**Stated task:** Reproduce exactly the lines from the one containing "for x, y in" down to the one containing "shown = obj.evaluated_get(depsgraph)", including both of those lines, and nothing else.

**Exercise input:**

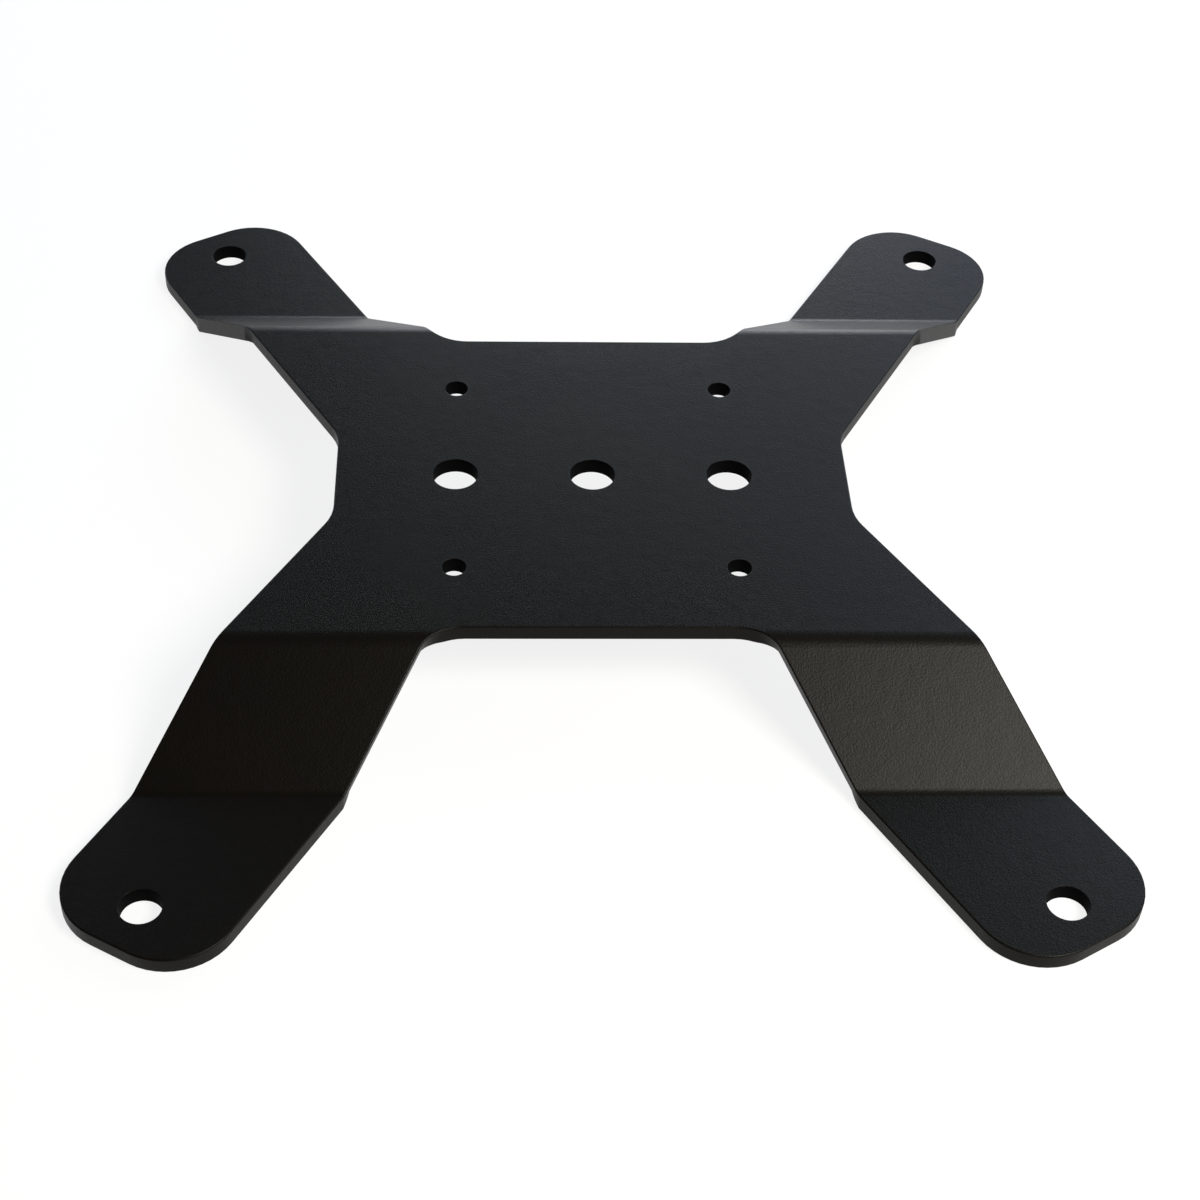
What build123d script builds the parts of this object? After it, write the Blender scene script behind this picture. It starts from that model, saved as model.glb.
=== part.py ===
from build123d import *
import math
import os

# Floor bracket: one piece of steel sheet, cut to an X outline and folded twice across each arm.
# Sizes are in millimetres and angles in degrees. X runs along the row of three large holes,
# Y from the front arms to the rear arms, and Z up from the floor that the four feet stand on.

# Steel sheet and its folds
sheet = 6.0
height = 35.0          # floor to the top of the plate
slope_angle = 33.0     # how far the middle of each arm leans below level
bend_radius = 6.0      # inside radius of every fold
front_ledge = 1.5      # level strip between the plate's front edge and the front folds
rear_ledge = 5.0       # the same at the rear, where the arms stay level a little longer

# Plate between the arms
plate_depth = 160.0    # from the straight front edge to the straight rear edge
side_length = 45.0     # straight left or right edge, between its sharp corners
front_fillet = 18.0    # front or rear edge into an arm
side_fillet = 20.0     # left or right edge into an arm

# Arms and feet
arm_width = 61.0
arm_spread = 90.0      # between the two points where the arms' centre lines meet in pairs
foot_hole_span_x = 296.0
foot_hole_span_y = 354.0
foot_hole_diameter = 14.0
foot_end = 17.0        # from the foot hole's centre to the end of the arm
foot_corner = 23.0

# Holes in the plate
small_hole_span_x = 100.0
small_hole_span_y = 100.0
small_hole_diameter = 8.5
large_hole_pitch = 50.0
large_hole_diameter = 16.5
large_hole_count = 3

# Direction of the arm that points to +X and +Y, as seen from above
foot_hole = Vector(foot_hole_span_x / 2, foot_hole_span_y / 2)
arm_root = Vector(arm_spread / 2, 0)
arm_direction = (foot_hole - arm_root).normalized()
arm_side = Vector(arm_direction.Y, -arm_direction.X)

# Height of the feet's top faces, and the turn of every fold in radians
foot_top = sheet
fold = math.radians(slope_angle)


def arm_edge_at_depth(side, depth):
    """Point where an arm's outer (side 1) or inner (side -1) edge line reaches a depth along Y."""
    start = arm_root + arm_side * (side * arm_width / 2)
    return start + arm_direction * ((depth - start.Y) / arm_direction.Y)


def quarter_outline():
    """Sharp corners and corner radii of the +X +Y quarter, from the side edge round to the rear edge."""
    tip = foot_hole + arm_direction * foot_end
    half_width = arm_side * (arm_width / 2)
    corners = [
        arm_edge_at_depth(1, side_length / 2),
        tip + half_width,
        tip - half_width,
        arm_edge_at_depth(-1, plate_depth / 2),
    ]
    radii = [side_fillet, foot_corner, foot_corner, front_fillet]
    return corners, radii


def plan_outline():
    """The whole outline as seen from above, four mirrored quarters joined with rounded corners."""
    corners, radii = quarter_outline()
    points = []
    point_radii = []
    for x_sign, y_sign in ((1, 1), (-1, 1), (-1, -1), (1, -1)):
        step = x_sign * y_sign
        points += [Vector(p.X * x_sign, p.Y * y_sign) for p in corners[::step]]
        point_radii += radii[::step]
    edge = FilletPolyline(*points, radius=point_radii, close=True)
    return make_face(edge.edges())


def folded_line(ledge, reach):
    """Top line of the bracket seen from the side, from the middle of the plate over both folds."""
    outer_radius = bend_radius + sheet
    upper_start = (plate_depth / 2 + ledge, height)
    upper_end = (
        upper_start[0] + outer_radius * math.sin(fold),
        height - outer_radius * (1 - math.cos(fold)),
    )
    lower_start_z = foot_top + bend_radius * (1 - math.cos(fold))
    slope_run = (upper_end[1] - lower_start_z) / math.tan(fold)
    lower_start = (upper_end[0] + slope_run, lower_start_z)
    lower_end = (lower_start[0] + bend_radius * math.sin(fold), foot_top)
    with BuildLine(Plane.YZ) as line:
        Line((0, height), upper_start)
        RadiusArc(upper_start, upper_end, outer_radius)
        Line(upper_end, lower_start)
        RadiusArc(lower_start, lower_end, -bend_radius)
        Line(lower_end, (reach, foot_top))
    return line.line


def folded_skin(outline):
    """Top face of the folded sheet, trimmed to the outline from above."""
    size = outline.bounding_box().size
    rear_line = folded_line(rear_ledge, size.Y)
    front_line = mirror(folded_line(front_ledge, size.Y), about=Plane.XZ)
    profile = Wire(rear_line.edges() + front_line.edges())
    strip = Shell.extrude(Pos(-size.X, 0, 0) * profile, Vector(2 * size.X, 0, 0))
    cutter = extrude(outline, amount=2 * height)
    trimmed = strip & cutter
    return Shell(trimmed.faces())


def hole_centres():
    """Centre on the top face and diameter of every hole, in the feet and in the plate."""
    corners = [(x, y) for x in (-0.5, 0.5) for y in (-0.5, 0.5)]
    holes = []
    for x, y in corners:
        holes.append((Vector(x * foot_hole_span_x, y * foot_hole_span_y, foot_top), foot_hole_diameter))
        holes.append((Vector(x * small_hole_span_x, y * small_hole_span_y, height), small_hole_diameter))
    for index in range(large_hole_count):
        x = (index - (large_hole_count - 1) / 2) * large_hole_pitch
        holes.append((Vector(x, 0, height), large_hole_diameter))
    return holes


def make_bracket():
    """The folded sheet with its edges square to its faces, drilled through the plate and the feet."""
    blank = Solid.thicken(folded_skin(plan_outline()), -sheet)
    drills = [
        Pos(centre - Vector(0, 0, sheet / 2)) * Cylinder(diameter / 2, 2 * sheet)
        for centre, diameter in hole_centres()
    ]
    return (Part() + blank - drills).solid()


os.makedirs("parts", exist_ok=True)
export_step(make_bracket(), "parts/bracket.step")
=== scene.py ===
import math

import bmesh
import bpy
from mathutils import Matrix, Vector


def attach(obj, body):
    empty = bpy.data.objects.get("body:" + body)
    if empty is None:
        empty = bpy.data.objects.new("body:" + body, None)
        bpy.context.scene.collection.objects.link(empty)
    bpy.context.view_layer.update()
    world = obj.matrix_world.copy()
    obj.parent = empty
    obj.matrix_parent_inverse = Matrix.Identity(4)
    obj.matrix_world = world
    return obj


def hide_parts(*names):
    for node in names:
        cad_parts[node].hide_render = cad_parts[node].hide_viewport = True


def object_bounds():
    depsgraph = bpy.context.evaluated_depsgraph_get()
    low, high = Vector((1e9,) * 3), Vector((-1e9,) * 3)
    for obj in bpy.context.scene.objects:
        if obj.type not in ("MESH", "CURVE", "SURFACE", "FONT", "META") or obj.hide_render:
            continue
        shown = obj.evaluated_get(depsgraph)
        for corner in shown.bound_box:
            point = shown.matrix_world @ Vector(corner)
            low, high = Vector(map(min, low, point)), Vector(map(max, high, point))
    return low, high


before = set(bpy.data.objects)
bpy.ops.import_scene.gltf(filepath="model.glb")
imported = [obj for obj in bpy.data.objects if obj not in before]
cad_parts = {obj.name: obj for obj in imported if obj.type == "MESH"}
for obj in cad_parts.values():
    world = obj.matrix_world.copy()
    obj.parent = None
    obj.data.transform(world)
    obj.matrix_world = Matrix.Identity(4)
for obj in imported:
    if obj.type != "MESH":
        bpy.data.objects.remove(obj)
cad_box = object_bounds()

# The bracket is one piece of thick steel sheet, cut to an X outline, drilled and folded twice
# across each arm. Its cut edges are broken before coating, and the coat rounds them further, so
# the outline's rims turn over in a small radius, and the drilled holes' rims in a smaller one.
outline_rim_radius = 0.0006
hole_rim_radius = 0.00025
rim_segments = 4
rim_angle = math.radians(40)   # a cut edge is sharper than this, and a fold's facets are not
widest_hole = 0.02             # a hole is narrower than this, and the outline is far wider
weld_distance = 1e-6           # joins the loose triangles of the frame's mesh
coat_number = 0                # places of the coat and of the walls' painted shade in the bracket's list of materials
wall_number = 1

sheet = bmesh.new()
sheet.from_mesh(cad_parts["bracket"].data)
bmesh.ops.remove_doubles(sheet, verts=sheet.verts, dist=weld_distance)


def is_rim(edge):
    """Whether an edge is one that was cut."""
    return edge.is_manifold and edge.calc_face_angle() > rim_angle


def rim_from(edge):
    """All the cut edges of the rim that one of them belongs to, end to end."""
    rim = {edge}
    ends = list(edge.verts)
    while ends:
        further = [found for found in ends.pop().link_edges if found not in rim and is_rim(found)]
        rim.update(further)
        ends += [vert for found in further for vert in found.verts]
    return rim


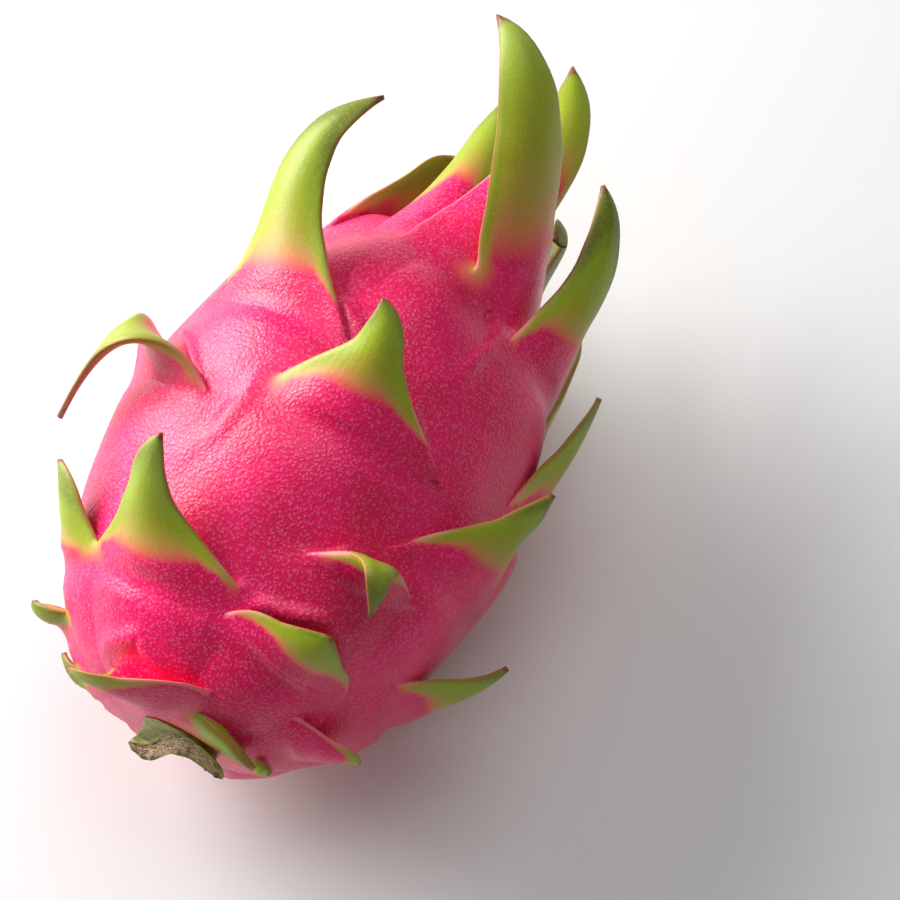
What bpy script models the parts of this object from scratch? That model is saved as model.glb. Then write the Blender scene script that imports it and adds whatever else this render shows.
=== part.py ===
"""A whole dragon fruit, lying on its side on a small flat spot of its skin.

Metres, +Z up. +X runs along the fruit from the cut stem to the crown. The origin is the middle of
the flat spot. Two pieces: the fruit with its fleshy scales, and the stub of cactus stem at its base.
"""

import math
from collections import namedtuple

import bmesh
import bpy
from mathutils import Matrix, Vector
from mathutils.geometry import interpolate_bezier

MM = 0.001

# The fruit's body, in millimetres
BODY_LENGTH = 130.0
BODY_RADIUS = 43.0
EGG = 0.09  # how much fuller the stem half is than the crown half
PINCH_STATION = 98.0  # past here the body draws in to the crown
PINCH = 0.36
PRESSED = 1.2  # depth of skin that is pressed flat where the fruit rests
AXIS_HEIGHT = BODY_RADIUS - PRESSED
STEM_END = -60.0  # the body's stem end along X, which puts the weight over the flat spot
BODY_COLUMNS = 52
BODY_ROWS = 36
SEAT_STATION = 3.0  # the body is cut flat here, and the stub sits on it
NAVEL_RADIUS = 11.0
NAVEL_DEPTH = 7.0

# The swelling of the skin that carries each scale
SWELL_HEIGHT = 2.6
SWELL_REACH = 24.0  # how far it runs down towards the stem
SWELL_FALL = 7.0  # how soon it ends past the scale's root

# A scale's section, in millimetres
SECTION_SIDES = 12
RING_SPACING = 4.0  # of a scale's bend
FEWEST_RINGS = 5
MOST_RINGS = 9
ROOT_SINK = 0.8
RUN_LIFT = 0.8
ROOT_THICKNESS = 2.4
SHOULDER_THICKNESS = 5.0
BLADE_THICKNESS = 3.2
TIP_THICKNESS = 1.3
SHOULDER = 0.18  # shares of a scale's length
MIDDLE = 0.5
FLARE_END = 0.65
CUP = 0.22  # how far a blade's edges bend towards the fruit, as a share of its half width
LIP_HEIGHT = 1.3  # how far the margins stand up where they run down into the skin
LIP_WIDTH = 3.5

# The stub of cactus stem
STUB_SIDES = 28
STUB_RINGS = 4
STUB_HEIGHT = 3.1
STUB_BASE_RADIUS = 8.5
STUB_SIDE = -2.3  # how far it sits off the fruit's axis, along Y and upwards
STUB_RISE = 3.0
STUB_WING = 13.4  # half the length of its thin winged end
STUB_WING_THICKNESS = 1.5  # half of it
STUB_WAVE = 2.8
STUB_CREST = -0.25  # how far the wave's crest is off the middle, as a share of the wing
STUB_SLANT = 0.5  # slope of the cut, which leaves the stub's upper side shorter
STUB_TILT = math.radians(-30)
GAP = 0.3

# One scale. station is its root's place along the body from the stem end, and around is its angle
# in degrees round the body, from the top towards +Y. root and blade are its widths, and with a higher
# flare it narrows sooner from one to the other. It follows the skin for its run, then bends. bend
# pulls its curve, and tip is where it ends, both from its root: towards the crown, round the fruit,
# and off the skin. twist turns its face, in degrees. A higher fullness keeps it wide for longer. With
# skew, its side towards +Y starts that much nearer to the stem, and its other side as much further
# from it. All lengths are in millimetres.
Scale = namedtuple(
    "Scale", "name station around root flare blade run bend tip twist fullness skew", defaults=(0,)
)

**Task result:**
    for x, y in corners:
        holes.append((Vector(x * foot_hole_span_x, y * foot_hole_span_y, foot_top), foot_hole_diameter))
        holes.append((Vector(x * small_hole_span_x, y * small_hole_span_y, height), small_hole_diameter))
    for index in range(large_hole_count):
        x = (index - (large_hole_count - 1) / 2) * large_hole_pitch
        holes.append((Vector(x, 0, height), large_hole_diameter))
    return holes


def make_bracket():
    """The folded sheet with its edges square to its faces, drilled through the plate and the feet."""
    blank = Solid.thicken(folded_skin(plan_outline()), -sheet)
    drills = [
        Pos(centre - Vector(0, 0, sheet / 2)) * Cylinder(diameter / 2, 2 * sheet)
        for centre, diameter in hole_centres()
    ]
    return (Part() + blank - drills).solid()


os.makedirs("parts", exist_ok=True)
export_step(make_bracket(), "parts/bracket.step")
=== scene.py ===
import math

import bmesh
import bpy
from mathutils import Matrix, Vector


def attach(obj, body):
    empty = bpy.data.objects.get("body:" + body)
    if empty is None:
        empty = bpy.data.objects.new("body:" + body, None)
        bpy.context.scene.collection.objects.link(empty)
    bpy.context.view_layer.update()
    world = obj.matrix_world.copy()
    obj.parent = empty
    obj.matrix_parent_inverse = Matrix.Identity(4)
    obj.matrix_world = world
    return obj


def hide_parts(*names):
    for node in names:
        cad_parts[node].hide_render = cad_parts[node].hide_viewport = True


def object_bounds():
    depsgraph = bpy.context.evaluated_depsgraph_get()
    low, high = Vector((1e9,) * 3), Vector((-1e9,) * 3)
    for obj in bpy.context.scene.objects:
        if obj.type not in ("MESH", "CURVE", "SURFACE", "FONT", "META") or obj.hide_render:
            continue
        shown = obj.evaluated_get(depsgraph)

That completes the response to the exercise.